**What you are asked to do**
The required output is the exact run of lines from the line containing "Write part 3" to the line containing "# One dried", inclusive, and nothing besides.

━━━━━ Task input ━━━━━

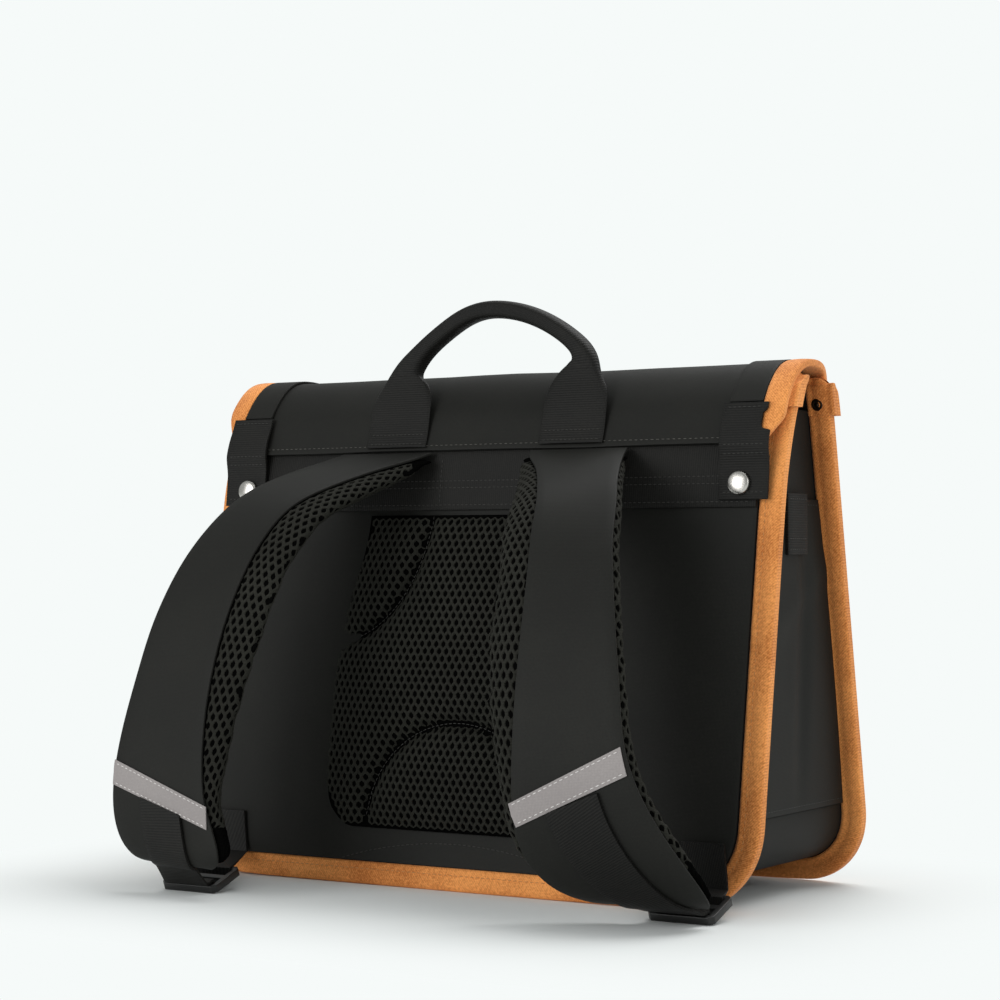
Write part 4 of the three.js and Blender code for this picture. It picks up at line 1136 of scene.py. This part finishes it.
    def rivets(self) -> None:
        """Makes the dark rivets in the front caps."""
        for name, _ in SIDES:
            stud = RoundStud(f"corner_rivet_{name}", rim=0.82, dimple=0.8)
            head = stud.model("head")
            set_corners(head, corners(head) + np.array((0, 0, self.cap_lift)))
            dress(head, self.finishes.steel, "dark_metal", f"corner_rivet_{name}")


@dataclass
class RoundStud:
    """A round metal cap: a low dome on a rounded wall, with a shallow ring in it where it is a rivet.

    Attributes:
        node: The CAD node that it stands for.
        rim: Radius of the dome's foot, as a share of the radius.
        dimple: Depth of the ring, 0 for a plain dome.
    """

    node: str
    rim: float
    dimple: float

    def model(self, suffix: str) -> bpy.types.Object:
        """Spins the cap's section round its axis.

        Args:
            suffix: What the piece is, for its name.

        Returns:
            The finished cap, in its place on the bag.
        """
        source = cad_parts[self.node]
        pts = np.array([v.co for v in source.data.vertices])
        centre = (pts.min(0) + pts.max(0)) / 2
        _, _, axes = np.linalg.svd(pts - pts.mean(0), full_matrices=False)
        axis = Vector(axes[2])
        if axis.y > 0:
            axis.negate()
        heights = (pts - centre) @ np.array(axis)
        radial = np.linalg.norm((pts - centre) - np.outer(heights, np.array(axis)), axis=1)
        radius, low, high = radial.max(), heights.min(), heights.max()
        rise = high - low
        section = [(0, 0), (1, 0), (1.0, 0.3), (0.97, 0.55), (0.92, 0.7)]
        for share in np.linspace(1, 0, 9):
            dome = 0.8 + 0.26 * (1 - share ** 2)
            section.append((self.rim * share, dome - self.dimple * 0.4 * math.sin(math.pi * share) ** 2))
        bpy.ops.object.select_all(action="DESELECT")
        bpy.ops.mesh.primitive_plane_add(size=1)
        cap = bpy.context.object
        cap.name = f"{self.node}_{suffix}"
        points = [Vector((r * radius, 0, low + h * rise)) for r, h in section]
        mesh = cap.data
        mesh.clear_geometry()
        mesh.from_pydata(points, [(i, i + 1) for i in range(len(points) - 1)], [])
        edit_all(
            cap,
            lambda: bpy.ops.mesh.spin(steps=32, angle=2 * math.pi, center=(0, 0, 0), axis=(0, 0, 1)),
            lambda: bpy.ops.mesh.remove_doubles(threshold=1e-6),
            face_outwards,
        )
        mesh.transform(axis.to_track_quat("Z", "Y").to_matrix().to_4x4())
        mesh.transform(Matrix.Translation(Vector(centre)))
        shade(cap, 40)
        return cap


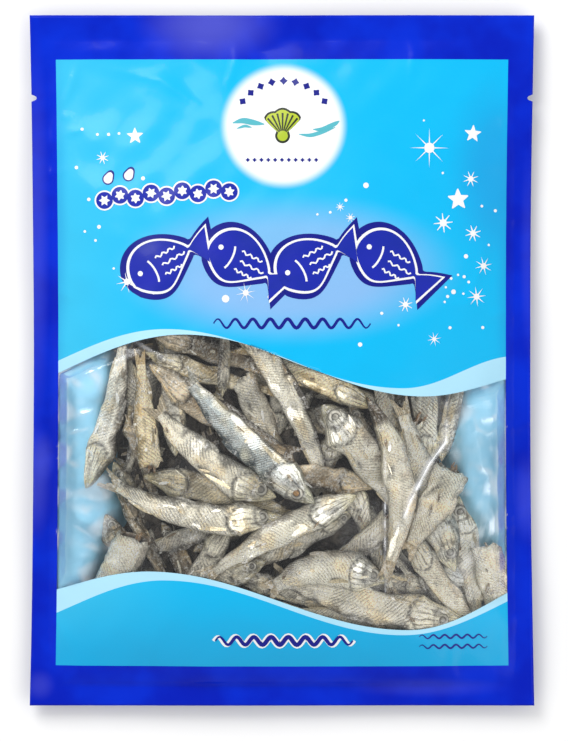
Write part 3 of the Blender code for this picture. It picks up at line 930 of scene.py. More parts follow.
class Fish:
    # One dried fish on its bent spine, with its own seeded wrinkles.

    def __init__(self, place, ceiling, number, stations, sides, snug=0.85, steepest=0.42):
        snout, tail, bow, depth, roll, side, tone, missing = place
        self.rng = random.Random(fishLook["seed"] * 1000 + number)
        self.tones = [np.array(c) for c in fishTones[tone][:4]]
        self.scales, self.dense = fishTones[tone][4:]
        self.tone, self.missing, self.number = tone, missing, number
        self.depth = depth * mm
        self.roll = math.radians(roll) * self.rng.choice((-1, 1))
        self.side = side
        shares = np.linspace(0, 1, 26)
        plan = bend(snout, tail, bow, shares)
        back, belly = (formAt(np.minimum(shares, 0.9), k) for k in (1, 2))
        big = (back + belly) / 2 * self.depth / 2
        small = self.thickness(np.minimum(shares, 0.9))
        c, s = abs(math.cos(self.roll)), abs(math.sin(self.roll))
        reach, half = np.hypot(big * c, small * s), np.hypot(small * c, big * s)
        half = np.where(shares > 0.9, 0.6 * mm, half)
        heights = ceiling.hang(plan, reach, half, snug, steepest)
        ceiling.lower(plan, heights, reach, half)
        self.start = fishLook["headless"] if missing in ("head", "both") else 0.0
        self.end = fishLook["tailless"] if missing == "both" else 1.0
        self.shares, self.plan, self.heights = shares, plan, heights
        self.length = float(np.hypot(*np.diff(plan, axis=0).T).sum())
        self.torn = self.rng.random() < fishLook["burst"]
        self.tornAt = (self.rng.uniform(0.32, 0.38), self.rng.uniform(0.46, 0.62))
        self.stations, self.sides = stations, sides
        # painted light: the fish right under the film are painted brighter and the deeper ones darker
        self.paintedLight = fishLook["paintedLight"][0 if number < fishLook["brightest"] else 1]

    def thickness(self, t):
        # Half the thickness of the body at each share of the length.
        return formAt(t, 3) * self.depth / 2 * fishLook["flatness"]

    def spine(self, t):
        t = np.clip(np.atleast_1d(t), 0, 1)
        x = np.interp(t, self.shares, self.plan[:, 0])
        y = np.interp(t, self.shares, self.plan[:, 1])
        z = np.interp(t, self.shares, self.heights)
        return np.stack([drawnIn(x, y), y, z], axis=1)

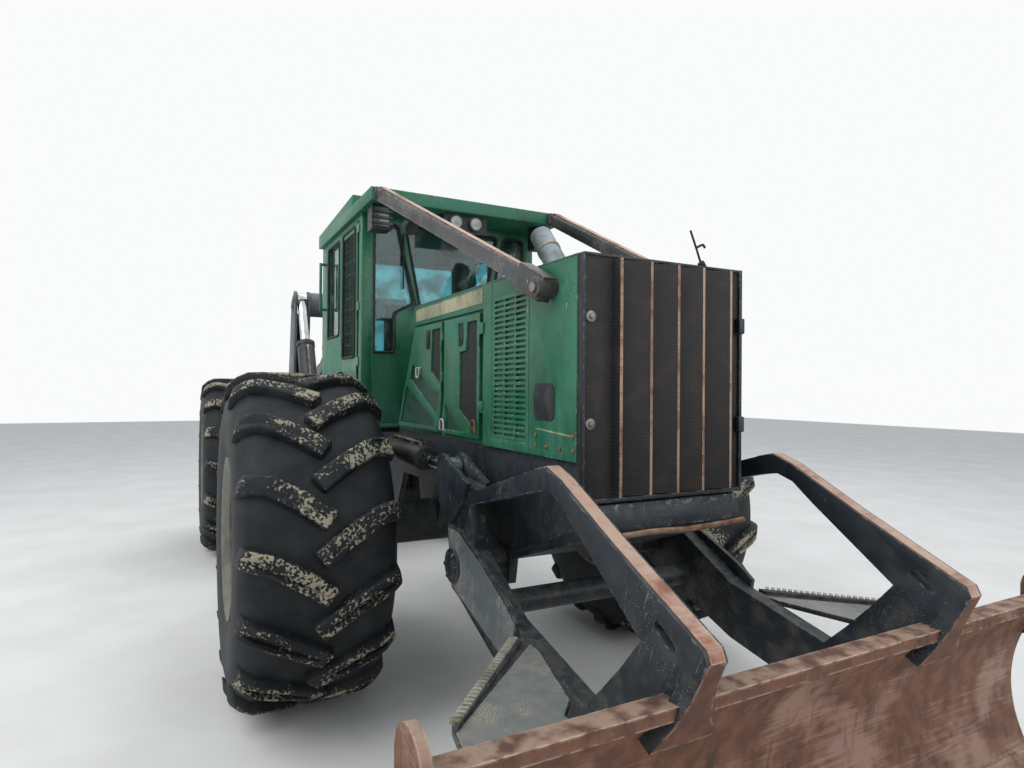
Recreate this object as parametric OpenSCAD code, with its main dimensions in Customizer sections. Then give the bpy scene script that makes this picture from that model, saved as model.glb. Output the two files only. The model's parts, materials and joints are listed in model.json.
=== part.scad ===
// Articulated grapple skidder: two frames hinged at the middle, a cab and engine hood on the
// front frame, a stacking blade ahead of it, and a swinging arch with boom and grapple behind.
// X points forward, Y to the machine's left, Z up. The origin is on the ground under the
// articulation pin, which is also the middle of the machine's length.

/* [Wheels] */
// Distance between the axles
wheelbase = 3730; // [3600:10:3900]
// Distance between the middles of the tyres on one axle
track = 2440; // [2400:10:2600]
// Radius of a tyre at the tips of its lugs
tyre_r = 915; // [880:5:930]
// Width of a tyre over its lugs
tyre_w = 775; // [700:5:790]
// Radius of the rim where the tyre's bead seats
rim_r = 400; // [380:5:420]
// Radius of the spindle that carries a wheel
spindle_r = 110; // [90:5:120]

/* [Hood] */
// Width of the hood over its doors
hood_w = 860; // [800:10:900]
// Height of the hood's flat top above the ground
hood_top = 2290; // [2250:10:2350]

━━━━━

**Task answer**
Write part 3 of the Blender code for this picture. It picks up at line 930 of scene.py. More parts follow.
class Fish:
    # One dried fish on its bent spine, with its own seeded wrinkles.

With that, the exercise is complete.